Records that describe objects
----

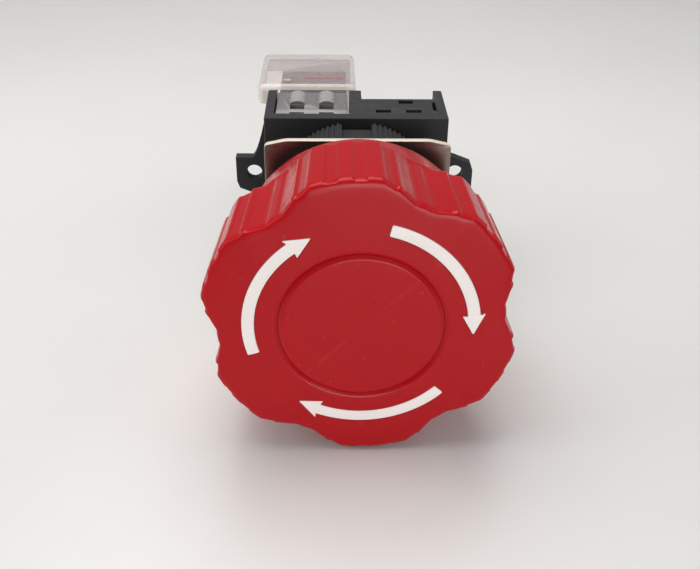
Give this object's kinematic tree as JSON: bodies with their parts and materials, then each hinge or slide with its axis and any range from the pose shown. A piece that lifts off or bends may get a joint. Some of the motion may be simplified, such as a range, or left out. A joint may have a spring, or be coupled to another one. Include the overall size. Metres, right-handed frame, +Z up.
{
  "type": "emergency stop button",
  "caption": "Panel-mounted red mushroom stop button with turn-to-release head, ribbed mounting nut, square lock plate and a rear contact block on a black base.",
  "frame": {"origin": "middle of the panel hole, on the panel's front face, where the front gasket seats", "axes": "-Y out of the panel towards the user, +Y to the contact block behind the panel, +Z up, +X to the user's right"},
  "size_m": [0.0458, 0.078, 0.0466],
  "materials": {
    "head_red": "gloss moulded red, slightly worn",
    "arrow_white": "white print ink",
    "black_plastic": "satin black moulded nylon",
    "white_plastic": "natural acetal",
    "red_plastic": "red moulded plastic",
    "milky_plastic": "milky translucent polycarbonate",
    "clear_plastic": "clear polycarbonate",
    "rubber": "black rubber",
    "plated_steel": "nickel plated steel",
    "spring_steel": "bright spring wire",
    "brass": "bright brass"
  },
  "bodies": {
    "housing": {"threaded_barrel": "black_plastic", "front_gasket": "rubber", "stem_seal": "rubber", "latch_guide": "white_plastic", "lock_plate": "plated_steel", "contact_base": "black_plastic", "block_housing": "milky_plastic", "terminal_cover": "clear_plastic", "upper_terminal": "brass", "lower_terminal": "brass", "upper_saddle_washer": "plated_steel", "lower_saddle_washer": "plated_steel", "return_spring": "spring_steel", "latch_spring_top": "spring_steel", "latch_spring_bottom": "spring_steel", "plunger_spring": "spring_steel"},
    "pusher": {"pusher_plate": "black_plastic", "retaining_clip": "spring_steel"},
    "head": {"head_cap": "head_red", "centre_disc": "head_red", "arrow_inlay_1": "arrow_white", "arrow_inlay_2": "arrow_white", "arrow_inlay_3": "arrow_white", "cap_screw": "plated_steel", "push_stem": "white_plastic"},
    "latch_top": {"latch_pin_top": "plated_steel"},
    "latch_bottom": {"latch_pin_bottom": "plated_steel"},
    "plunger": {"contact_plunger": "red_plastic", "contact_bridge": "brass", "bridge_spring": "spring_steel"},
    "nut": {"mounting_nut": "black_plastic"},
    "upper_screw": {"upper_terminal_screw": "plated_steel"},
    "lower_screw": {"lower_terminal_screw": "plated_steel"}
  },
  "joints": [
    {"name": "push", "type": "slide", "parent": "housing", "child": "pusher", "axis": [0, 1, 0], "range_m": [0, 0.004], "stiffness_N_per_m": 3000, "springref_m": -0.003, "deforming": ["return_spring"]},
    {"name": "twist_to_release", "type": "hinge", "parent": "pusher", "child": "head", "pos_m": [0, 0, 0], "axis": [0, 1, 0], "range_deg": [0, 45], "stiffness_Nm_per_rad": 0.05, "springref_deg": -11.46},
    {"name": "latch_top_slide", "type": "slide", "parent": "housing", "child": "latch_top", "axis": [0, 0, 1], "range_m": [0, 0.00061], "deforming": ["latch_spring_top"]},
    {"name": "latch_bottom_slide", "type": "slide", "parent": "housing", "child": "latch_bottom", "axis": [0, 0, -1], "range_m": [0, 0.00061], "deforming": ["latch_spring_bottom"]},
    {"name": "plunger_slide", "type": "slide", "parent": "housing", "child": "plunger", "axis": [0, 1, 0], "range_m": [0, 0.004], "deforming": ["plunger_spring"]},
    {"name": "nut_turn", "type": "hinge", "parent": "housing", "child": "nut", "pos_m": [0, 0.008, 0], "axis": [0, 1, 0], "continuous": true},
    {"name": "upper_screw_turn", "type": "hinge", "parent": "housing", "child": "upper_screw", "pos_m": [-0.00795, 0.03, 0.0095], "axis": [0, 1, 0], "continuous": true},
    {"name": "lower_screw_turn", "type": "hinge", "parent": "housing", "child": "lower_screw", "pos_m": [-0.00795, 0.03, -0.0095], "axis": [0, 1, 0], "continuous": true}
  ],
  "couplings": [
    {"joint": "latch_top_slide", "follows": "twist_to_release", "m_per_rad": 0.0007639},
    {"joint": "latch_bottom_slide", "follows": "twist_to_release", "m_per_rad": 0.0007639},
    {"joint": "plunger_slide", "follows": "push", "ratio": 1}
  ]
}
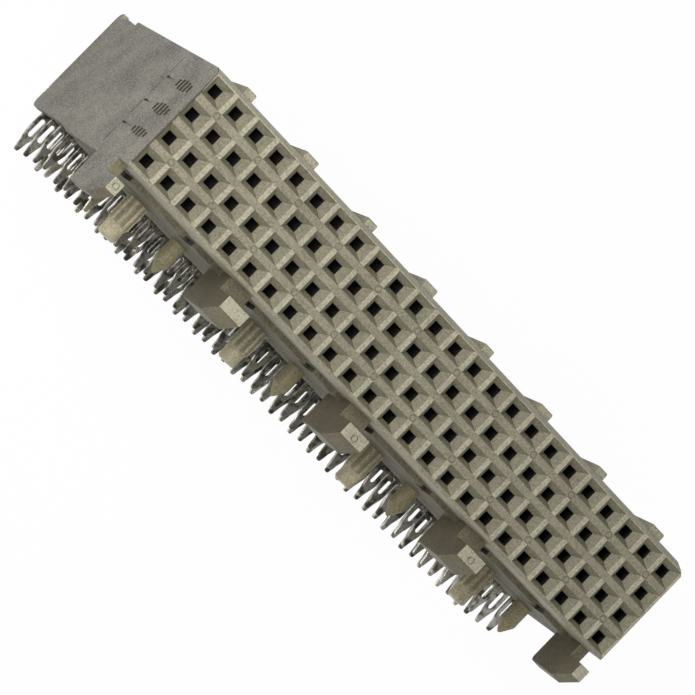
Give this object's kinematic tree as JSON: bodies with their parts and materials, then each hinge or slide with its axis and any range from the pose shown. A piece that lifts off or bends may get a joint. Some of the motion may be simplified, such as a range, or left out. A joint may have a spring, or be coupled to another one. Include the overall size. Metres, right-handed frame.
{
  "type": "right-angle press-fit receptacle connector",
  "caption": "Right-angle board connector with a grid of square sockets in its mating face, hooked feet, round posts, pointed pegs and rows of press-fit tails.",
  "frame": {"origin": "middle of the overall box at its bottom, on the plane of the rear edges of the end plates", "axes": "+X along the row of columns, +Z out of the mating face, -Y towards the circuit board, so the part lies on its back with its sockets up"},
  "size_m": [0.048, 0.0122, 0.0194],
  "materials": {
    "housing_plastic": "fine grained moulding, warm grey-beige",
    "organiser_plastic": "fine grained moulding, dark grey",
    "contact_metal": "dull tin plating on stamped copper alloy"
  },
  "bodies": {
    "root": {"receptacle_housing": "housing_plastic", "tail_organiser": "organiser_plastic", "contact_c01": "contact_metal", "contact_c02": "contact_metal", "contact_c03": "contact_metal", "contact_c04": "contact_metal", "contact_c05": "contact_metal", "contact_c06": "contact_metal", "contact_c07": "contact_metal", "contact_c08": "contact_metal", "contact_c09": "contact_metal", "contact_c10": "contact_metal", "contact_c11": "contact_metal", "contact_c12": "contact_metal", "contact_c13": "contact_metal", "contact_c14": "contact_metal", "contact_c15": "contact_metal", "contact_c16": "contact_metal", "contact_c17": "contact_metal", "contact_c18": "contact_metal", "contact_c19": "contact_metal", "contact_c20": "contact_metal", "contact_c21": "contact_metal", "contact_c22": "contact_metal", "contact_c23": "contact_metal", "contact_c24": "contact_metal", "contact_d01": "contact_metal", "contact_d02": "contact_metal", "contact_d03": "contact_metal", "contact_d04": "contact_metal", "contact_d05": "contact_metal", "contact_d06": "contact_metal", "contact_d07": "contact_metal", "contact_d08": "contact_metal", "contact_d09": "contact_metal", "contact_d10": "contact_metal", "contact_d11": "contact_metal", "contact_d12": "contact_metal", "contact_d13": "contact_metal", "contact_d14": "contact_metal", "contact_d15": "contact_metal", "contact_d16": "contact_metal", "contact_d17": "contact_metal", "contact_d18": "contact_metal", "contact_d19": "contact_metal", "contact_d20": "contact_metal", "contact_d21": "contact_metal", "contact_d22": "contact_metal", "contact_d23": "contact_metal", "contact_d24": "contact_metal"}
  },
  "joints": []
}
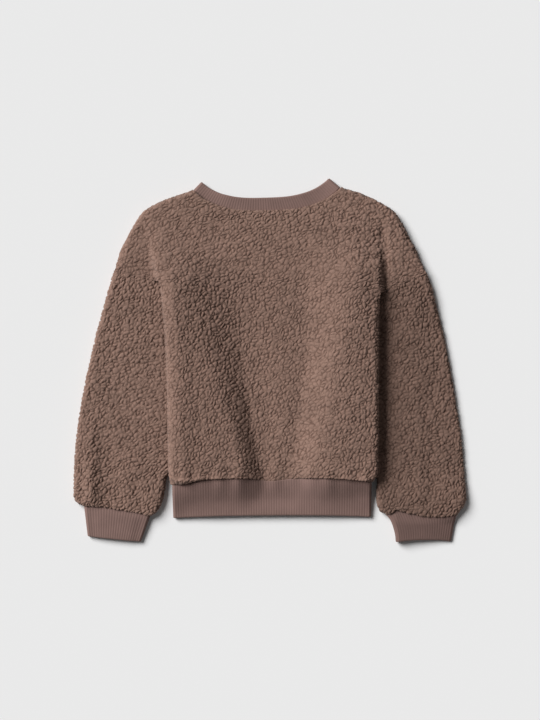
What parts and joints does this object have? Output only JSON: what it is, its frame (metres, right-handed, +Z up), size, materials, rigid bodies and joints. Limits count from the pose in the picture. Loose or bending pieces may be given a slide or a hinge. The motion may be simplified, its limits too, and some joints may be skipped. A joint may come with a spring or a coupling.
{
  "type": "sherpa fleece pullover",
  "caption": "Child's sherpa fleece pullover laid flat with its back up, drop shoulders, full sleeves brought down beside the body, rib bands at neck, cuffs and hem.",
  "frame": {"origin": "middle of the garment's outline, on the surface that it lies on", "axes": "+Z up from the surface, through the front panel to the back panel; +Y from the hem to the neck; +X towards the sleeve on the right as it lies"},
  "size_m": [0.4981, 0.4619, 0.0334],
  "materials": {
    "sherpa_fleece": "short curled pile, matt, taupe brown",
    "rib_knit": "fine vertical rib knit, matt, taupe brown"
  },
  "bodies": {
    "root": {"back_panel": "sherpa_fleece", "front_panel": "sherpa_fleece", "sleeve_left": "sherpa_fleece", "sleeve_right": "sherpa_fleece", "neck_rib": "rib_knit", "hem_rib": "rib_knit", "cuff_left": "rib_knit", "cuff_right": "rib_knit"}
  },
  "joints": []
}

----

Exercise » Gather up the lines that contain the word "joints".

Task answer »
  "joints": [
  "joints": []
What parts and joints does this object have? Output only JSON: what it is, its frame (metres, right-handed, +Z up), size, materials, rigid bodies and joints. Limits count from the pose in the picture. Loose or bending pieces may be given a slide or a hinge. The motion may be simplified, its limits too, and some joints may be skipped. A joint may come with a spring or a coupling.
  "joints": []